▶ _Records provided_
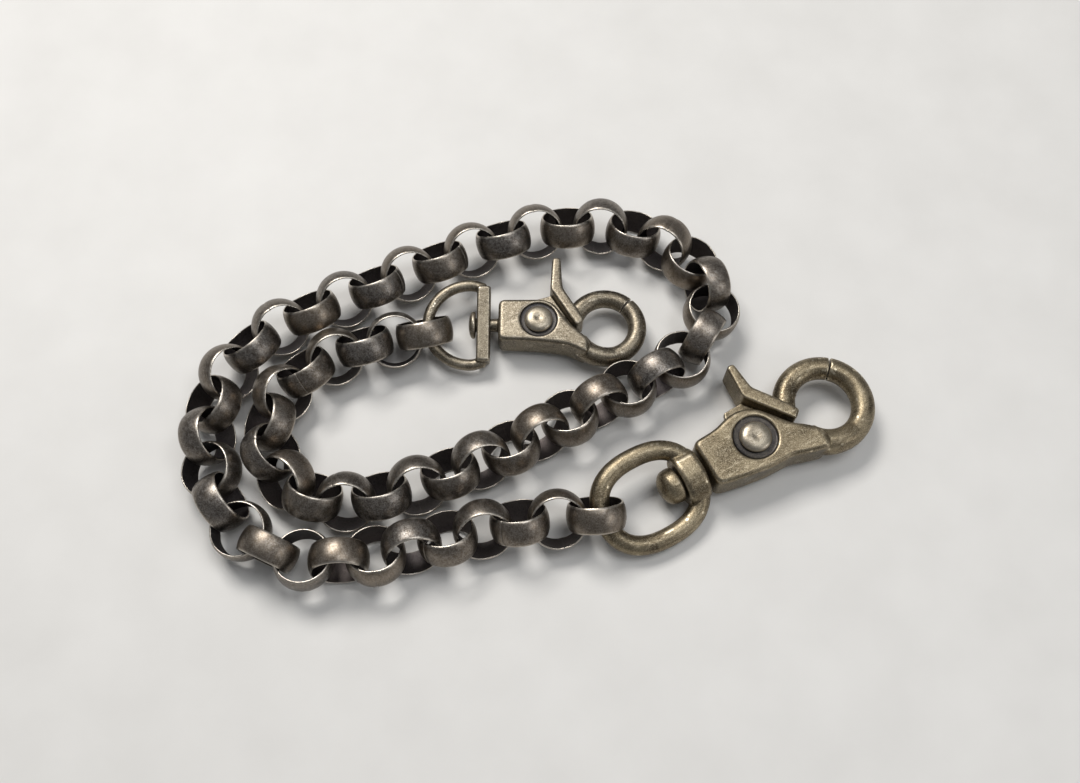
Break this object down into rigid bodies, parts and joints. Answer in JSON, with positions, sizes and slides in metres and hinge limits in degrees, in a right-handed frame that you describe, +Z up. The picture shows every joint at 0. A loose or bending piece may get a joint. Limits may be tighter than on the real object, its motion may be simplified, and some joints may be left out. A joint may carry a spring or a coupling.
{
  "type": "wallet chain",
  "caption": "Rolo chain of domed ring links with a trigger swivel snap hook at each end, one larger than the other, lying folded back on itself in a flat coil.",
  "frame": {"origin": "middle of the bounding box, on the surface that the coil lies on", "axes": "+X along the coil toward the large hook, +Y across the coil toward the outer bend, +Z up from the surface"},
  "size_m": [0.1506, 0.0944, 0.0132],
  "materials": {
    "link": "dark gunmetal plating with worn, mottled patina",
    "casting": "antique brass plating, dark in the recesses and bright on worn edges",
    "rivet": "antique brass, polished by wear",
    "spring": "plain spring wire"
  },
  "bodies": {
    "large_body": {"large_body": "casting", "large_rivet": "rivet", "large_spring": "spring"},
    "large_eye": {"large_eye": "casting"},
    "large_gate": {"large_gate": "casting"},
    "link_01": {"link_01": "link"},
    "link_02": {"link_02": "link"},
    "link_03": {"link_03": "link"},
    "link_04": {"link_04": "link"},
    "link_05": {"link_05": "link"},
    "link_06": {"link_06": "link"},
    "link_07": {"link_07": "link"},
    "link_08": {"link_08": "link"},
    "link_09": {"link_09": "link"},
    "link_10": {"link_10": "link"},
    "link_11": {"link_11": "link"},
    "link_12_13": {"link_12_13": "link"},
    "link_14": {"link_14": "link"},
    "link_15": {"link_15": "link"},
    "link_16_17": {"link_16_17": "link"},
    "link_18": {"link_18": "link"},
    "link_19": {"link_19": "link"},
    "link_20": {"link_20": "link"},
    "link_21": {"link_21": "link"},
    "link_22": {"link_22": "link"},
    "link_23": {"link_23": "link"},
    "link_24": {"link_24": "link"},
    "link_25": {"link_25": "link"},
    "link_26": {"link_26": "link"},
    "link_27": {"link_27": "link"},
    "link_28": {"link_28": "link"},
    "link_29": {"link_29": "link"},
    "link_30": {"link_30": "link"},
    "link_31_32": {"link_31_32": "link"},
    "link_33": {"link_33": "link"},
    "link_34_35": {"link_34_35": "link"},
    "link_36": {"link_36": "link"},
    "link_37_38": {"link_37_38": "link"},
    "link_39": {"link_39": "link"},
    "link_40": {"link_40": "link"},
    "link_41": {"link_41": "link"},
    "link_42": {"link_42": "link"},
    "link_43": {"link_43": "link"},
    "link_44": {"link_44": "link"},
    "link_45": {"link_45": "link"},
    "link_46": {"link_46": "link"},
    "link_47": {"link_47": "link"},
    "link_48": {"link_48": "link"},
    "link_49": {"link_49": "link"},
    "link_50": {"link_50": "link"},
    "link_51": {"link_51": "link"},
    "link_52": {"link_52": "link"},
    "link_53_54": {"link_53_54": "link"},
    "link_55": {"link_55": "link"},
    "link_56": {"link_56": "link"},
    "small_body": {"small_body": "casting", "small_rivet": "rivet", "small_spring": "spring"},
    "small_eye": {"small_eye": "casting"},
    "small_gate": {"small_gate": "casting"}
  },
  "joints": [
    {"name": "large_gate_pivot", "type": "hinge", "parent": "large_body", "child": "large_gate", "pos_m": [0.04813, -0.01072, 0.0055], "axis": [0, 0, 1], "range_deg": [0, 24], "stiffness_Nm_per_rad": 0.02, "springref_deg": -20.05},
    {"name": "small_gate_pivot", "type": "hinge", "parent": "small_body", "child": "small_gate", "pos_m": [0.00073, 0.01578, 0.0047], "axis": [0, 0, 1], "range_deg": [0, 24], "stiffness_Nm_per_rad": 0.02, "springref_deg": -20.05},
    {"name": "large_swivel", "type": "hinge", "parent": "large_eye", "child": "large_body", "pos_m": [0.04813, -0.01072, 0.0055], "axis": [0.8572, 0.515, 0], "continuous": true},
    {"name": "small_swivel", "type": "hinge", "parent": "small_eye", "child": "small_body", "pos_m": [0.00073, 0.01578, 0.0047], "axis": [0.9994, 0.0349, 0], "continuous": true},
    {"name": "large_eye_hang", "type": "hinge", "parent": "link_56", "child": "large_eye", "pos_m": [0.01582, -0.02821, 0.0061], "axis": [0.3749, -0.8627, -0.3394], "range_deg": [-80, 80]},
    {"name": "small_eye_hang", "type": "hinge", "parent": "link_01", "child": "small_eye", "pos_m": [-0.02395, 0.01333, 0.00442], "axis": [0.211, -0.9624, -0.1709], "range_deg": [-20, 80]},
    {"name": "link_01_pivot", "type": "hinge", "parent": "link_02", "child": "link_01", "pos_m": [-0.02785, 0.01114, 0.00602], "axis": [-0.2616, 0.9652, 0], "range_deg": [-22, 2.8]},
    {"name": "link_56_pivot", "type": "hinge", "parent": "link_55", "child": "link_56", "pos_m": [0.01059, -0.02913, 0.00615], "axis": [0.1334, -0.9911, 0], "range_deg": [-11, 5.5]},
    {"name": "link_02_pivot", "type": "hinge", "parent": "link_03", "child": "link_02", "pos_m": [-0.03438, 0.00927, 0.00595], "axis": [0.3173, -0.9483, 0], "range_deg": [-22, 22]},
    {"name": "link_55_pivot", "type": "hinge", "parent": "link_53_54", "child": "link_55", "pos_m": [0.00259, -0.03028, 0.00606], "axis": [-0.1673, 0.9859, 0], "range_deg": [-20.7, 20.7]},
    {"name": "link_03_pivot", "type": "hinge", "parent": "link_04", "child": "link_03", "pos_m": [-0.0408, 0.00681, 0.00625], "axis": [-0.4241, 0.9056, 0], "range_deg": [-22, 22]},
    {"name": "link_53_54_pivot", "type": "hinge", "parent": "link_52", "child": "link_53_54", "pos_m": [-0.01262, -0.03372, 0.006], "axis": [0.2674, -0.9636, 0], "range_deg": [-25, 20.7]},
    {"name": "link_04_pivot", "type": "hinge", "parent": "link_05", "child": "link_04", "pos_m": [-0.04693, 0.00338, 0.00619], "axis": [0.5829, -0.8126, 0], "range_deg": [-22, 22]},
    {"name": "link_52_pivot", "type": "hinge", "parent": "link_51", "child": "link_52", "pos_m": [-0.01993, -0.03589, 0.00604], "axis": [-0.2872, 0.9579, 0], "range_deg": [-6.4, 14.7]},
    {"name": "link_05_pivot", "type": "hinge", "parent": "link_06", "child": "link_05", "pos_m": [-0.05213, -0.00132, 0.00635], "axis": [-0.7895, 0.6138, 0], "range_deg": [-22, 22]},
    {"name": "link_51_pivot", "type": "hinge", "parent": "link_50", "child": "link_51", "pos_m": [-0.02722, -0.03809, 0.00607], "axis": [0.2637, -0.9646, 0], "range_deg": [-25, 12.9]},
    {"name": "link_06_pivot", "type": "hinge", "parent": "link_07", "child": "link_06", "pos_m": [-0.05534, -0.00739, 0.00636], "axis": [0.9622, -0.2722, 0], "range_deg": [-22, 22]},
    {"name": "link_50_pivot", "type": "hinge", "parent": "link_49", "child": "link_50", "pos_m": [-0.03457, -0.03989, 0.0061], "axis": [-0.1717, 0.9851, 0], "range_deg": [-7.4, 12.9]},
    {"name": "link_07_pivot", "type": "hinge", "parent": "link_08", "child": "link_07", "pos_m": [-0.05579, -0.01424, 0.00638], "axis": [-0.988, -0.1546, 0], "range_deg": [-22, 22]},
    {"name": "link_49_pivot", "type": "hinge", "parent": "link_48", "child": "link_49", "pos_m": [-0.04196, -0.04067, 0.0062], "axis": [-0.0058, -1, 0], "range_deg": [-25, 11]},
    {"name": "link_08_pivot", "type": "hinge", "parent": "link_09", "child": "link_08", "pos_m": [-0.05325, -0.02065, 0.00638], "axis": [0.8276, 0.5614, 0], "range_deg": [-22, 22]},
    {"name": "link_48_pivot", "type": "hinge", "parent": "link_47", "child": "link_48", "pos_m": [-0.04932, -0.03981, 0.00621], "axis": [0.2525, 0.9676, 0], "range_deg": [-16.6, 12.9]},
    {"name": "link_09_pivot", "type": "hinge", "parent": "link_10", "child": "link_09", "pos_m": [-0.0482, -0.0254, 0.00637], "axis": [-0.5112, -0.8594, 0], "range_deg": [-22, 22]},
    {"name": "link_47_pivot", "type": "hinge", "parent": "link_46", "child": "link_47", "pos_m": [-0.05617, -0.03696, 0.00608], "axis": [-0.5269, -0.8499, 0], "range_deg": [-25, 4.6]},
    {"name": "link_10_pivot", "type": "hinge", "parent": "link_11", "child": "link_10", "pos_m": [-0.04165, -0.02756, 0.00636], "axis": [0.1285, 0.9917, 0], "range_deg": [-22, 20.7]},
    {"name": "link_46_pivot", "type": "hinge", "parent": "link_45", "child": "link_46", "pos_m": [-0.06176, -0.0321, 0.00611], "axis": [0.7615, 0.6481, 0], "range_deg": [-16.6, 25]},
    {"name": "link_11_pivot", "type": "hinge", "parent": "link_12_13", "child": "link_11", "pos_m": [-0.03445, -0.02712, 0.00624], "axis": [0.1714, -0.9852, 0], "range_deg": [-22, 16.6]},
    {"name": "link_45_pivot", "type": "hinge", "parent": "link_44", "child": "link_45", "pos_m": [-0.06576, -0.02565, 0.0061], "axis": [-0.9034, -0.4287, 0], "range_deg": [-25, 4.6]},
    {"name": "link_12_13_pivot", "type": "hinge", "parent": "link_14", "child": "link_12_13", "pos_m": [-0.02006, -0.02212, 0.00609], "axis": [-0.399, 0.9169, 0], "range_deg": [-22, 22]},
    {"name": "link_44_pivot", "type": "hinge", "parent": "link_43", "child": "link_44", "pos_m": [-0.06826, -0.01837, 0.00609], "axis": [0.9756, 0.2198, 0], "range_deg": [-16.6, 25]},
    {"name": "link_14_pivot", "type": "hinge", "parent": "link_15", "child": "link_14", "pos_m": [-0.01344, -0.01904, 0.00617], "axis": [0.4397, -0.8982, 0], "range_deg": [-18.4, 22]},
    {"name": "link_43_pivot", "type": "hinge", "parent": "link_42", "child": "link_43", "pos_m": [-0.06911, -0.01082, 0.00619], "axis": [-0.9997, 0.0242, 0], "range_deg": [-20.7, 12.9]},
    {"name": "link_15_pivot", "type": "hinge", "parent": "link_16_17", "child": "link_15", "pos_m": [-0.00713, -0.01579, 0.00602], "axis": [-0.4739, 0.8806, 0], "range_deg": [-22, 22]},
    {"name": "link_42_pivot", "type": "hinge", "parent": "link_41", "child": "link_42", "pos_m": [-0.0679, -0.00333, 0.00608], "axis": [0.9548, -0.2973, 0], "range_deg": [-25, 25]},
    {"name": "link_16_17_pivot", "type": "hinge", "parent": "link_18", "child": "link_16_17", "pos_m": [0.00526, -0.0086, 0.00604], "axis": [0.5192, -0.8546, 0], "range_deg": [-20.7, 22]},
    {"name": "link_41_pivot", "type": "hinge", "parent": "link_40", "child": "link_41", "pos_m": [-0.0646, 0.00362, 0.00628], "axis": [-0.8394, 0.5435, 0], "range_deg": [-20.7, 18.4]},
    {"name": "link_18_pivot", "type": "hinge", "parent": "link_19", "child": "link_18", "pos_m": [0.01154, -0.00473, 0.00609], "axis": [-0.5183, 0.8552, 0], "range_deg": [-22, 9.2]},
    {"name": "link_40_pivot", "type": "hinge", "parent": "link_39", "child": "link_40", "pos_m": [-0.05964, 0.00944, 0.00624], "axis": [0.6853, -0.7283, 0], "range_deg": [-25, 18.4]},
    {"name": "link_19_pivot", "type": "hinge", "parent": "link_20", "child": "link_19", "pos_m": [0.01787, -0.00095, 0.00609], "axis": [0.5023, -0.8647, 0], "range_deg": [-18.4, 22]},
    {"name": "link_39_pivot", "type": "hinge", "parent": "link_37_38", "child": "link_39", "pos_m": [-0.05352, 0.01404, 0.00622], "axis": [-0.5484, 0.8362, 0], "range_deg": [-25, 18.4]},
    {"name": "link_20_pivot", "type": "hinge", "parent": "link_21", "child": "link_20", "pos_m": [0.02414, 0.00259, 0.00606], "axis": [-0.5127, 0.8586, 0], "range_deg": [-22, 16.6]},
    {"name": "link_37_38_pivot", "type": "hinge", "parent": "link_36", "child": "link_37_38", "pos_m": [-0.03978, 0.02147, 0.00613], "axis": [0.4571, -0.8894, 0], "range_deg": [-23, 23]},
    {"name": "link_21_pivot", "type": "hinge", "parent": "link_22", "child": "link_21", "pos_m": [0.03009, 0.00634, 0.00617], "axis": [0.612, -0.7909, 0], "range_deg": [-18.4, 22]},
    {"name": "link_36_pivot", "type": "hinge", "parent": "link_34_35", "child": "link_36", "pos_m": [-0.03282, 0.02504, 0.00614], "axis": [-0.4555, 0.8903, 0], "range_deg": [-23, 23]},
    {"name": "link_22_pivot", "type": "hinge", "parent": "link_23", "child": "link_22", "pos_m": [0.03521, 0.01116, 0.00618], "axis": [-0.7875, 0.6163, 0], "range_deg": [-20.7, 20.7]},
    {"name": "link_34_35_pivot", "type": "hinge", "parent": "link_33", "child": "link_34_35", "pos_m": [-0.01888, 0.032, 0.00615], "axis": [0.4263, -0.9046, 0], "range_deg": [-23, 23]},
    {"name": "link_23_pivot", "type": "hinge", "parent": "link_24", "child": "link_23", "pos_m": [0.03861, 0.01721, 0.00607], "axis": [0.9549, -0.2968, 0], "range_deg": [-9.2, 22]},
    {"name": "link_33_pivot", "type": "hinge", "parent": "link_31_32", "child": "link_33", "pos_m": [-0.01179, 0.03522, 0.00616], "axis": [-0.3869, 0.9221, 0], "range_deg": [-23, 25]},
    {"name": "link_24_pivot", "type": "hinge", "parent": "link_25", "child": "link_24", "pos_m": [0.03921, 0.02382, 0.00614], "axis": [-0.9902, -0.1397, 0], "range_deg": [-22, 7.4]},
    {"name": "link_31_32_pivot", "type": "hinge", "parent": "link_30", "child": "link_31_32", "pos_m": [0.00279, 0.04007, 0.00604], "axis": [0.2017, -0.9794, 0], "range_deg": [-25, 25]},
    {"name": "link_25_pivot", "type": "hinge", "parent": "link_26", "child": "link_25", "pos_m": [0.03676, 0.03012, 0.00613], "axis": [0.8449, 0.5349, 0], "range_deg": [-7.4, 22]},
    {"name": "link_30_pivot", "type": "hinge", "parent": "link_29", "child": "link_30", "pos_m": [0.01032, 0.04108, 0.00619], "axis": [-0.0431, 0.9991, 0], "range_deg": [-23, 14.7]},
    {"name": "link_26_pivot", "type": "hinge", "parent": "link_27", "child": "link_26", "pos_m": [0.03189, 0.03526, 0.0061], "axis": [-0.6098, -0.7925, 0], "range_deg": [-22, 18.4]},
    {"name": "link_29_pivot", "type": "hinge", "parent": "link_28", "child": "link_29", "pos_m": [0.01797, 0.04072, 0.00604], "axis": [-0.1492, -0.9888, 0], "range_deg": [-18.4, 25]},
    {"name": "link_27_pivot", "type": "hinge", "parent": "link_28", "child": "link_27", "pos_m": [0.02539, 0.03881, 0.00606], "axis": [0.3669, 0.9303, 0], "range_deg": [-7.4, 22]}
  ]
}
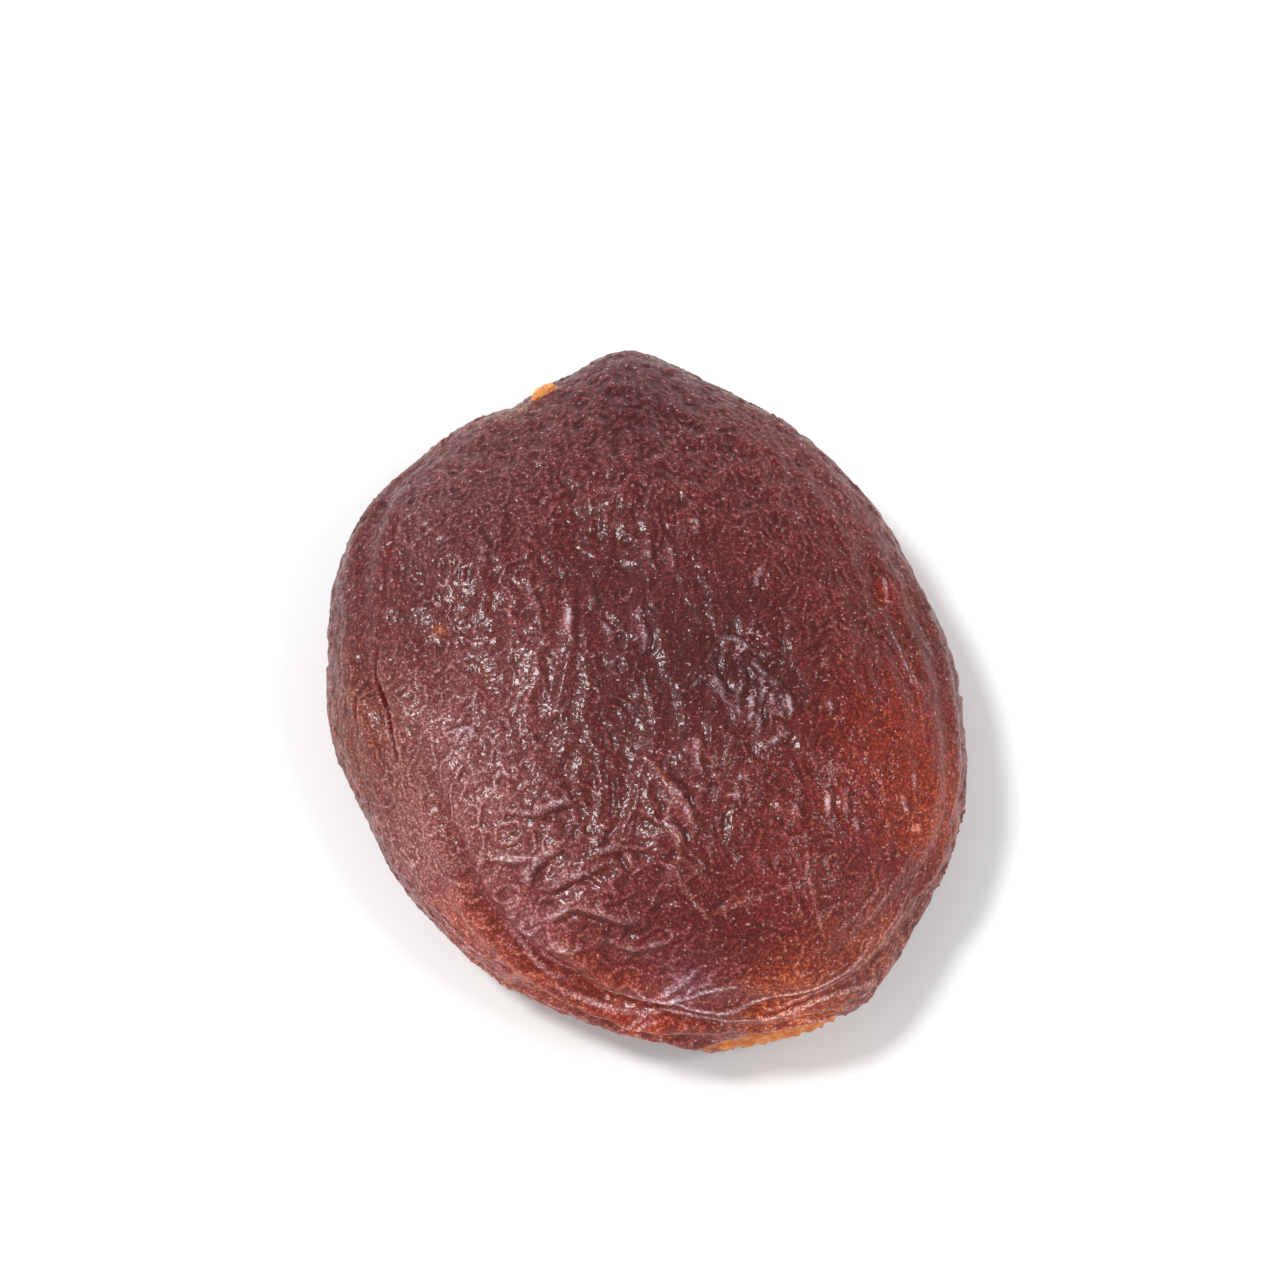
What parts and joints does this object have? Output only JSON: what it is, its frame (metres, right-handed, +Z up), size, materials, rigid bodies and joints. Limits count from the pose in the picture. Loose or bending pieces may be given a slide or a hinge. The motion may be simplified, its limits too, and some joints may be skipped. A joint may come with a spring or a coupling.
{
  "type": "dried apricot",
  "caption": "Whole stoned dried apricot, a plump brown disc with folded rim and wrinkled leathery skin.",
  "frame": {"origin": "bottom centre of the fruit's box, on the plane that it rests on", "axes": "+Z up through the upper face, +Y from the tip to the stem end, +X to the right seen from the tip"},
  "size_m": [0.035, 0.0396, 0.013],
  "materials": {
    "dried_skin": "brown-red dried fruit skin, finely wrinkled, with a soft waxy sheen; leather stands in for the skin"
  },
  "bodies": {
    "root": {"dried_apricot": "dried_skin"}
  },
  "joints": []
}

▶ _To do_
Only the lines from the one that contains "What parts and" to the end of the entries above should be given again, exactly and in full.

▶ _Output below_
What parts and joints does this object have? Output only JSON: what it is, its frame (metres, right-handed, +Z up), size, materials, rigid bodies and joints. Limits count from the pose in the picture. Loose or bending pieces may be given a slide or a hinge. The motion may be simplified, its limits too, and some joints may be skipped. A joint may come with a spring or a coupling.
{
  "type": "dried apricot",
  "caption": "Whole stoned dried apricot, a plump brown disc with folded rim and wrinkled leathery skin.",
  "frame": {"origin": "bottom centre of the fruit's box, on the plane that it rests on", "axes": "+Z up through the upper face, +Y from the tip to the stem end, +X to the right seen from the tip"},
  "size_m": [0.035, 0.0396, 0.013],
  "materials": {
    "dried_skin": "brown-red dried fruit skin, finely wrinkled, with a soft waxy sheen; leather stands in for the skin"
  },
  "bodies": {
    "root": {"dried_apricot": "dried_skin"}
  },
  "joints": []
}